**MATERIAL PROVIDED**.
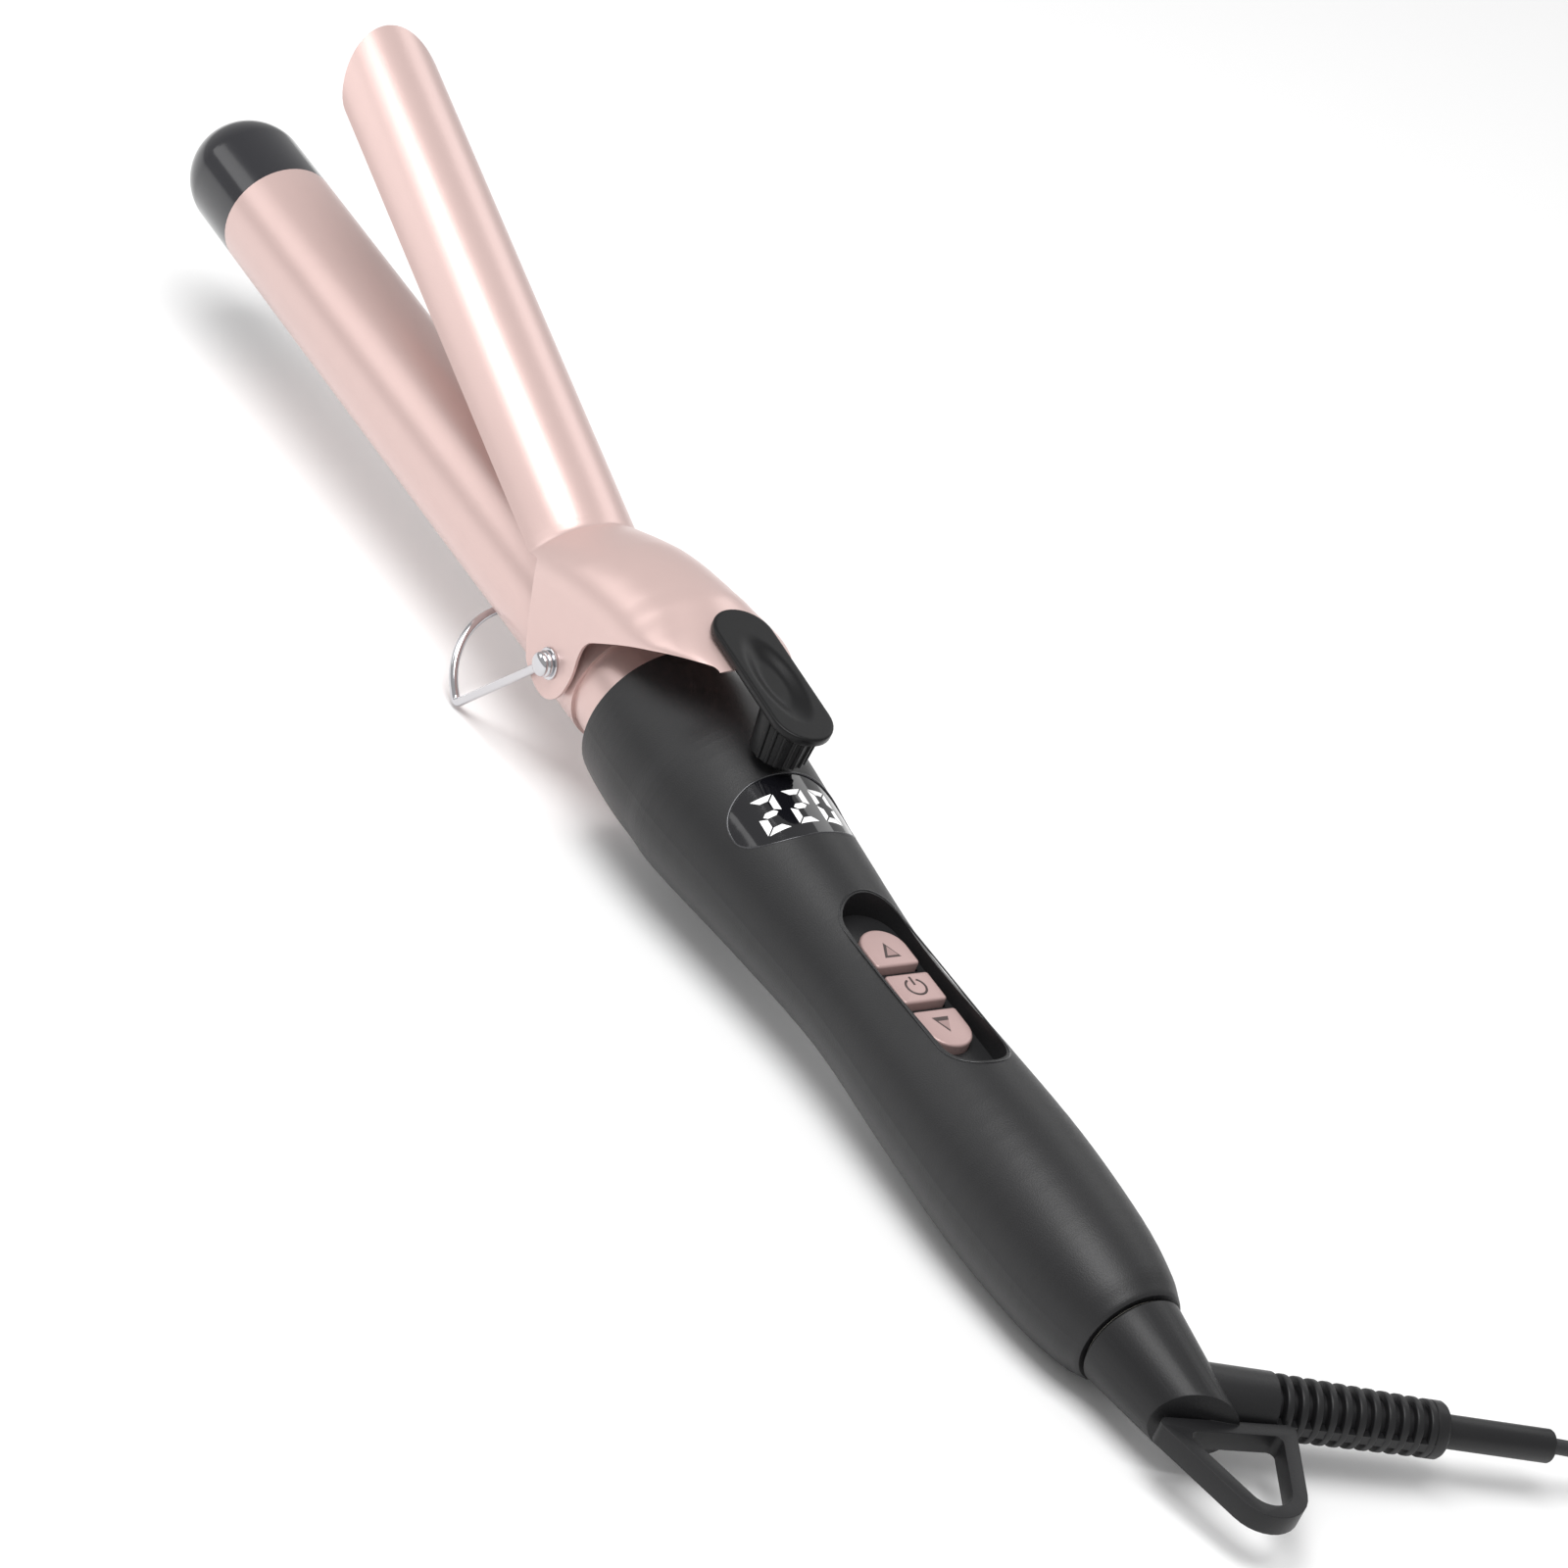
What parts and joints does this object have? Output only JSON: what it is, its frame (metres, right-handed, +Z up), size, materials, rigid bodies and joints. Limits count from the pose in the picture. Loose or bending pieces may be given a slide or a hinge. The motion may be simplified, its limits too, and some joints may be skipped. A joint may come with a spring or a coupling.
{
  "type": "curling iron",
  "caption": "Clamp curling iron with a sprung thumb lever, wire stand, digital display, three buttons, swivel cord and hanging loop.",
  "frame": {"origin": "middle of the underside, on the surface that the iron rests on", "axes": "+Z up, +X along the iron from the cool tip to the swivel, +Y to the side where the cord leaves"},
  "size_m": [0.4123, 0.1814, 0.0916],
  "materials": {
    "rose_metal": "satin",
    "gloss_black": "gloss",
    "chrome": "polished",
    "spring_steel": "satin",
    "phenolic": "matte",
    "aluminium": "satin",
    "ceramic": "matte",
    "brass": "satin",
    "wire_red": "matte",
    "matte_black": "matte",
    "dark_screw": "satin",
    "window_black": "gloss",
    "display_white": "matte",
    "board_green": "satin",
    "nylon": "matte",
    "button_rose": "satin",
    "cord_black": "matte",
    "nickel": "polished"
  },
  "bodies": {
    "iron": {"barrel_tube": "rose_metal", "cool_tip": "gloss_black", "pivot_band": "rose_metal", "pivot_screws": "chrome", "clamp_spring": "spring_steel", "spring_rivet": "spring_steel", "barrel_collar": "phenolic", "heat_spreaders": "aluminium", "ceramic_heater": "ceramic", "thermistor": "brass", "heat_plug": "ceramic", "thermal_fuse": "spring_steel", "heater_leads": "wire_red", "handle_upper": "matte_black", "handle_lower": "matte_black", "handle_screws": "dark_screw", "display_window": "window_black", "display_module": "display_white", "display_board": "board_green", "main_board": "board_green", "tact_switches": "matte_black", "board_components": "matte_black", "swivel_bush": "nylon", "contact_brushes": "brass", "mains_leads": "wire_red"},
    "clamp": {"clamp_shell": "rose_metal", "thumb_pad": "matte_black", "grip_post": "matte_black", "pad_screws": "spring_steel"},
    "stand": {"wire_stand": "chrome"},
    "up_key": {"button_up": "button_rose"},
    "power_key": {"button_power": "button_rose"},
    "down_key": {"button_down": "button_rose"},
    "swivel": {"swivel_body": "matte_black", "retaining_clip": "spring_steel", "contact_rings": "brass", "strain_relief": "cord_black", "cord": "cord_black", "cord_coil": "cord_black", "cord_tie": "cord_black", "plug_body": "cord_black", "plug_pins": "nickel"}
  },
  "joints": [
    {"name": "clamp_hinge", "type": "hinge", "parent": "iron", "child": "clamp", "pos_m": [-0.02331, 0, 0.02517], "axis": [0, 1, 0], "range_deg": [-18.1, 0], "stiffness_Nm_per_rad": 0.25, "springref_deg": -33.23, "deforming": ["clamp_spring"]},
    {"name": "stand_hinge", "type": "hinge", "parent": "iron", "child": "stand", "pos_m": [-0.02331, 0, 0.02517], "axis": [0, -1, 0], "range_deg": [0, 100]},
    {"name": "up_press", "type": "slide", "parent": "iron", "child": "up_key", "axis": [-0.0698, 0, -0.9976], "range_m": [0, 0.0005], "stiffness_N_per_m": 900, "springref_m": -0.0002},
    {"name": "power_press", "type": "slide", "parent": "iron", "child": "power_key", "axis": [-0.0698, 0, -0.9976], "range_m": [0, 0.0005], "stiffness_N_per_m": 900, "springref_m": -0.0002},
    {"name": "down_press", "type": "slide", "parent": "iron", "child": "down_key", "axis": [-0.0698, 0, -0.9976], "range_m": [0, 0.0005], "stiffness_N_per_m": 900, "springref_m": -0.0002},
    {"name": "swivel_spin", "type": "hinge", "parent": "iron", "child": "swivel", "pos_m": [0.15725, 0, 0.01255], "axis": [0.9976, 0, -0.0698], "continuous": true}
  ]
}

**PROBLEM**. Your task is to quote all of the data word for word.

**ANSWER TO THE PROBLEM**.
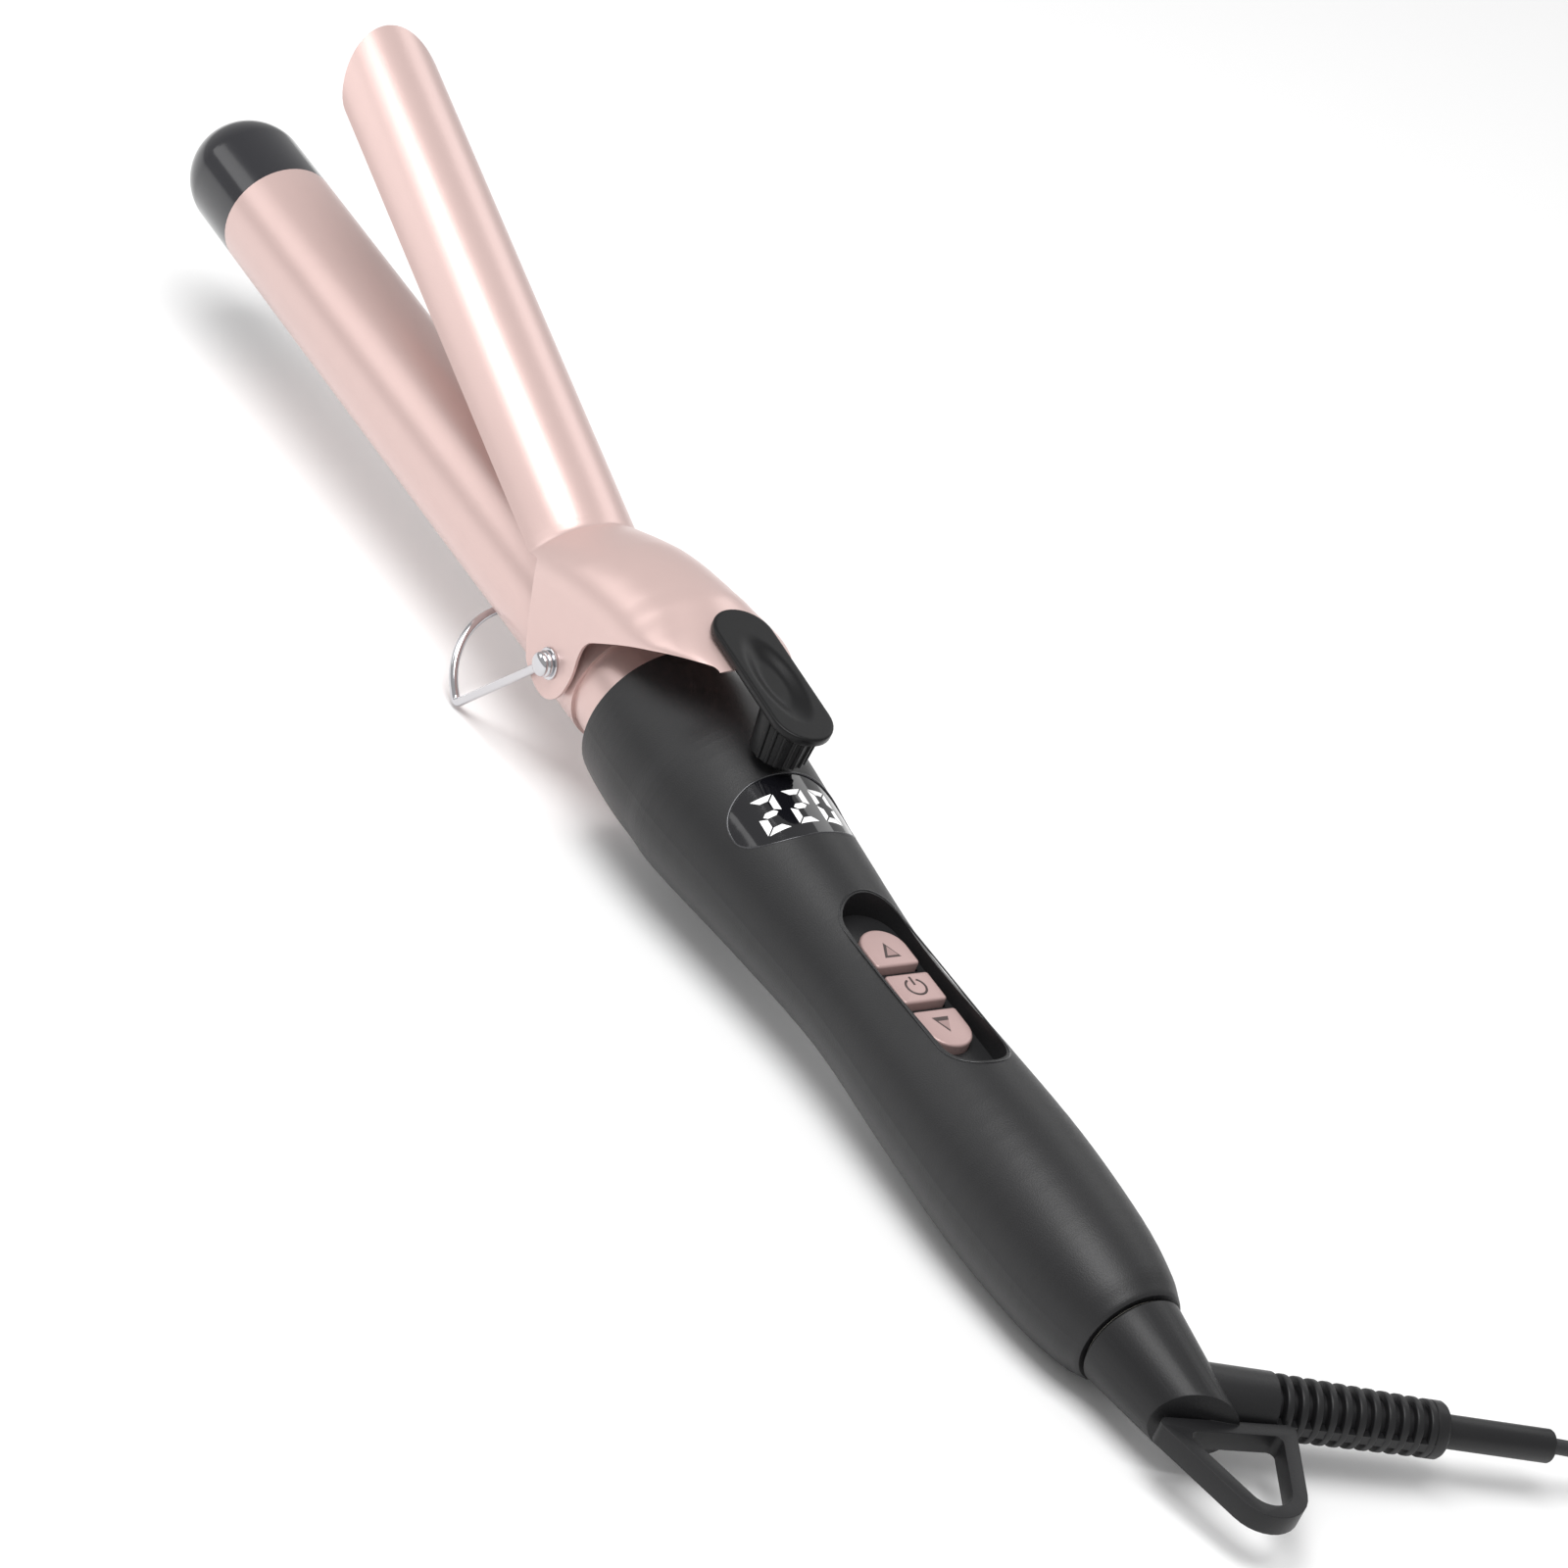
What parts and joints does this object have? Output only JSON: what it is, its frame (metres, right-handed, +Z up), size, materials, rigid bodies and joints. Limits count from the pose in the picture. Loose or bending pieces may be given a slide or a hinge. The motion may be simplified, its limits too, and some joints may be skipped. A joint may come with a spring or a coupling.
{
  "type": "curling iron",
  "caption": "Clamp curling iron with a sprung thumb lever, wire stand, digital display, three buttons, swivel cord and hanging loop.",
  "frame": {"origin": "middle of the underside, on the surface that the iron rests on", "axes": "+Z up, +X along the iron from the cool tip to the swivel, +Y to the side where the cord leaves"},
  "size_m": [0.4123, 0.1814, 0.0916],
  "materials": {
    "rose_metal": "satin",
    "gloss_black": "gloss",
    "chrome": "polished",
    "spring_steel": "satin",
    "phenolic": "matte",
    "aluminium": "satin",
    "ceramic": "matte",
    "brass": "satin",
    "wire_red": "matte",
    "matte_black": "matte",
    "dark_screw": "satin",
    "window_black": "gloss",
    "display_white": "matte",
    "board_green": "satin",
    "nylon": "matte",
    "button_rose": "satin",
    "cord_black": "matte",
    "nickel": "polished"
  },
  "bodies": {
    "iron": {"barrel_tube": "rose_metal", "cool_tip": "gloss_black", "pivot_band": "rose_metal", "pivot_screws": "chrome", "clamp_spring": "spring_steel", "spring_rivet": "spring_steel", "barrel_collar": "phenolic", "heat_spreaders": "aluminium", "ceramic_heater": "ceramic", "thermistor": "brass", "heat_plug": "ceramic", "thermal_fuse": "spring_steel", "heater_leads": "wire_red", "handle_upper": "matte_black", "handle_lower": "matte_black", "handle_screws": "dark_screw", "display_window": "window_black", "display_module": "display_white", "display_board": "board_green", "main_board": "board_green", "tact_switches": "matte_black", "board_components": "matte_black", "swivel_bush": "nylon", "contact_brushes": "brass", "mains_leads": "wire_red"},
    "clamp": {"clamp_shell": "rose_metal", "thumb_pad": "matte_black", "grip_post": "matte_black", "pad_screws": "spring_steel"},
    "stand": {"wire_stand": "chrome"},
    "up_key": {"button_up": "button_rose"},
    "power_key": {"button_power": "button_rose"},
    "down_key": {"button_down": "button_rose"},
    "swivel": {"swivel_body": "matte_black", "retaining_clip": "spring_steel", "contact_rings": "brass", "strain_relief": "cord_black", "cord": "cord_black", "cord_coil": "cord_black", "cord_tie": "cord_black", "plug_body": "cord_black", "plug_pins": "nickel"}
  },
  "joints": [
    {"name": "clamp_hinge", "type": "hinge", "parent": "iron", "child": "clamp", "pos_m": [-0.02331, 0, 0.02517], "axis": [0, 1, 0], "range_deg": [-18.1, 0], "stiffness_Nm_per_rad": 0.25, "springref_deg": -33.23, "deforming": ["clamp_spring"]},
    {"name": "stand_hinge", "type": "hinge", "parent": "iron", "child": "stand", "pos_m": [-0.02331, 0, 0.02517], "axis": [0, -1, 0], "range_deg": [0, 100]},
    {"name": "up_press", "type": "slide", "parent": "iron", "child": "up_key", "axis": [-0.0698, 0, -0.9976], "range_m": [0, 0.0005], "stiffness_N_per_m": 900, "springref_m": -0.0002},
    {"name": "power_press", "type": "slide", "parent": "iron", "child": "power_key", "axis": [-0.0698, 0, -0.9976], "range_m": [0, 0.0005], "stiffness_N_per_m": 900, "springref_m": -0.0002},
    {"name": "down_press", "type": "slide", "parent": "iron", "child": "down_key", "axis": [-0.0698, 0, -0.9976], "range_m": [0, 0.0005], "stiffness_N_per_m": 900, "springref_m": -0.0002},
    {"name": "swivel_spin", "type": "hinge", "parent": "iron", "child": "swivel", "pos_m": [0.15725, 0, 0.01255], "axis": [0.9976, 0, -0.0698], "continuous": true}
  ]
}